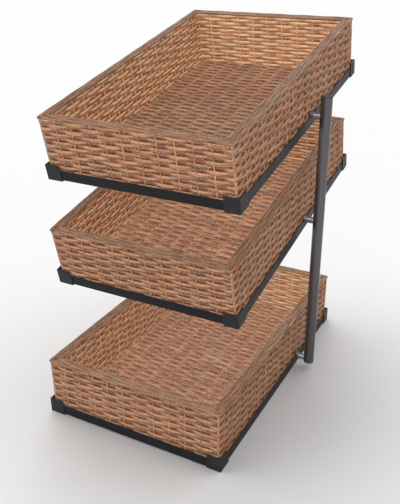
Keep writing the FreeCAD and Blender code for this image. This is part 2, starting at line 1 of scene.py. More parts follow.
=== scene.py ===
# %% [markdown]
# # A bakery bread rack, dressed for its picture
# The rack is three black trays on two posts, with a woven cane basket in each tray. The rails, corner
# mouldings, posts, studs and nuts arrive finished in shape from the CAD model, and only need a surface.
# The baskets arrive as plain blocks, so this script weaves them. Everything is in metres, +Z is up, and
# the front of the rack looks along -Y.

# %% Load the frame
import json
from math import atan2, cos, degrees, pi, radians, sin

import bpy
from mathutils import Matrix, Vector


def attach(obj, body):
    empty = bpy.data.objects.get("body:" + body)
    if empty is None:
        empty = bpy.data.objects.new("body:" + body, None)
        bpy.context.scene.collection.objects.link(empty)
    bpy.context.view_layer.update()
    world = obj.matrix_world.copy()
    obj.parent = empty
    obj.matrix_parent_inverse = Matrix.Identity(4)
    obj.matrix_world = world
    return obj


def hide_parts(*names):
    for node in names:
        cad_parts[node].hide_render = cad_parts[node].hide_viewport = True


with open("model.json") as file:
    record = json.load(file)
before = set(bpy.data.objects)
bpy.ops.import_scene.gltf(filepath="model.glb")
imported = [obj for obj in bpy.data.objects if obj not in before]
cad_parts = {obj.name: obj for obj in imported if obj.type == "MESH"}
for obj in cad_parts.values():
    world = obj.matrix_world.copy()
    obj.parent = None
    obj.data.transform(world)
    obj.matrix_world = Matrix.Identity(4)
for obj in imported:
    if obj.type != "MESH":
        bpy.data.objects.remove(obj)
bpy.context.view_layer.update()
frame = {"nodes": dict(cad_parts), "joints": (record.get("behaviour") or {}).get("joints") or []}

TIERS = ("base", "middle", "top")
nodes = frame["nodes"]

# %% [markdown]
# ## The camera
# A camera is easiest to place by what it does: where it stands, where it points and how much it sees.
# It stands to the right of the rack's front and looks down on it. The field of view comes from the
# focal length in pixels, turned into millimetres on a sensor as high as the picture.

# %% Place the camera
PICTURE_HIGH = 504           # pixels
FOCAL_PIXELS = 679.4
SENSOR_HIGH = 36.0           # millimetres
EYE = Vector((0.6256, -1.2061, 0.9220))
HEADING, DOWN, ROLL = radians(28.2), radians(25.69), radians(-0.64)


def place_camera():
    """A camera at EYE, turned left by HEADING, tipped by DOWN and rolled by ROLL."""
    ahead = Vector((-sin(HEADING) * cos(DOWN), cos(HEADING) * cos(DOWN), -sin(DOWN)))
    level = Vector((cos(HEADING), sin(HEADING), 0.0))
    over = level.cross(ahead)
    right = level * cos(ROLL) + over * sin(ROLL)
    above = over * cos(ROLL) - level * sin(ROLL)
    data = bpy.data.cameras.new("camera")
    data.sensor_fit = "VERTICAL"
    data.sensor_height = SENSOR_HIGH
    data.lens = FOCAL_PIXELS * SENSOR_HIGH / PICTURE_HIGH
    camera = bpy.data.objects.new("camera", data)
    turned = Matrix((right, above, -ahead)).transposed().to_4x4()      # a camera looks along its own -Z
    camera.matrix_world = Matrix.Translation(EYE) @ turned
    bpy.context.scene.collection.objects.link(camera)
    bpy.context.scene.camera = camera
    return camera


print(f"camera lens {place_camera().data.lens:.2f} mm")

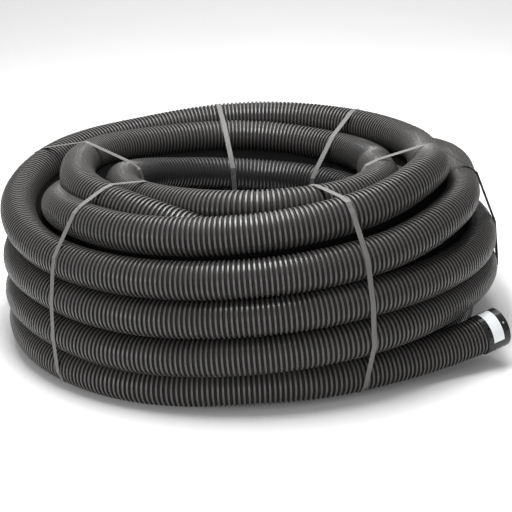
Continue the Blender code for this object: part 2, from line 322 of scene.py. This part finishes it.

==

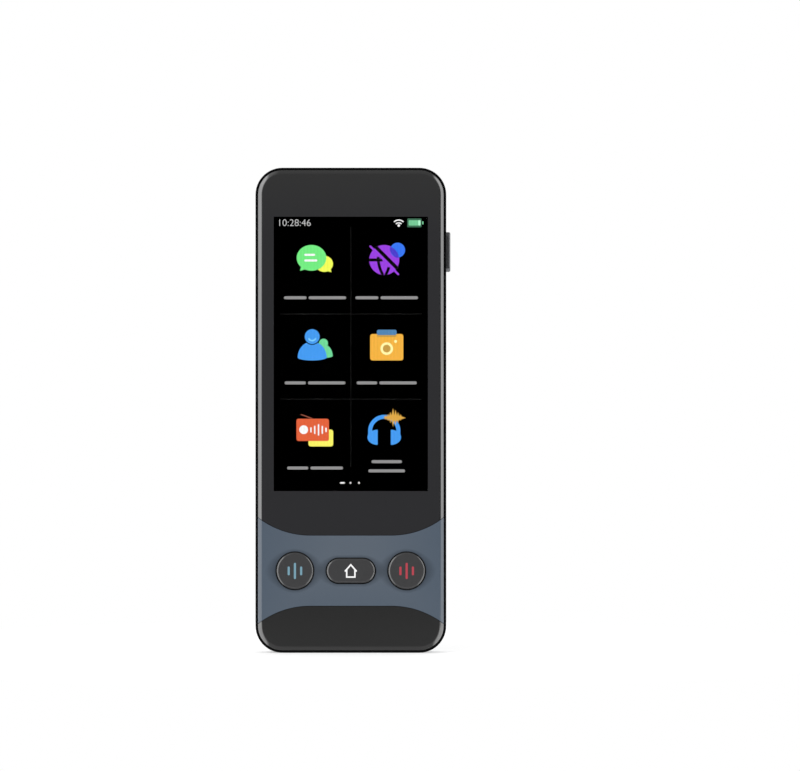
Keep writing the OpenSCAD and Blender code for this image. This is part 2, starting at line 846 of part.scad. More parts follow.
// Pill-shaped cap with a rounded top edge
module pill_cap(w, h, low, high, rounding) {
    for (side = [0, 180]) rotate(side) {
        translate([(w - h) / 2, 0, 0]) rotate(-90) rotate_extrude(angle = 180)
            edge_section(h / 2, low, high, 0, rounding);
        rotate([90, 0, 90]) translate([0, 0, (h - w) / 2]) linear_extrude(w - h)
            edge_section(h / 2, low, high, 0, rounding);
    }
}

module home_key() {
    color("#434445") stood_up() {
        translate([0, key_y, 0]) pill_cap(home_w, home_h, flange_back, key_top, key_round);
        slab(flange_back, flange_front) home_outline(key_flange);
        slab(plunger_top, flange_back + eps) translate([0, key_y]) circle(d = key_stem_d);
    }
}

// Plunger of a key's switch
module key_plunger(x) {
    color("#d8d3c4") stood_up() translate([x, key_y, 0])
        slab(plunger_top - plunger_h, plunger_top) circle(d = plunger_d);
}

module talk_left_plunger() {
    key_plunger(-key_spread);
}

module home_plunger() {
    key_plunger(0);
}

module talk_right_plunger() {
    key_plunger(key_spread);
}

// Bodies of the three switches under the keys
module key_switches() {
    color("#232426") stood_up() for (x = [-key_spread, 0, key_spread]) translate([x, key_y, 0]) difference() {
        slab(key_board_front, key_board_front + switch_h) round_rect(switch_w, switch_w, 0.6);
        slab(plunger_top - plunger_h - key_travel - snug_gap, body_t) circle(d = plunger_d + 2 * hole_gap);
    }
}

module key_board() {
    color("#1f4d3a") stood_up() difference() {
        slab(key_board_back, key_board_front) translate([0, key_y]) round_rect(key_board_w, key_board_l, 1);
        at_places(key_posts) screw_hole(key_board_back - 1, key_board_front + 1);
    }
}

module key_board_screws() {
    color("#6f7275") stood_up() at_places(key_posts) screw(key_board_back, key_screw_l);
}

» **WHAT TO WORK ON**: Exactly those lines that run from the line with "cad_parts[node].hide_render = cad_parts[node].hide_viewport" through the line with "imported = [obj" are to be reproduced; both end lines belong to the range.

» **WRITTEN RESPONSE**:
        cad_parts[node].hide_render = cad_parts[node].hide_viewport = True


with open("model.json") as file:
    record = json.load(file)
before = set(bpy.data.objects)
bpy.ops.import_scene.gltf(filepath="model.glb")
imported = [obj for obj in bpy.data.objects if obj not in before]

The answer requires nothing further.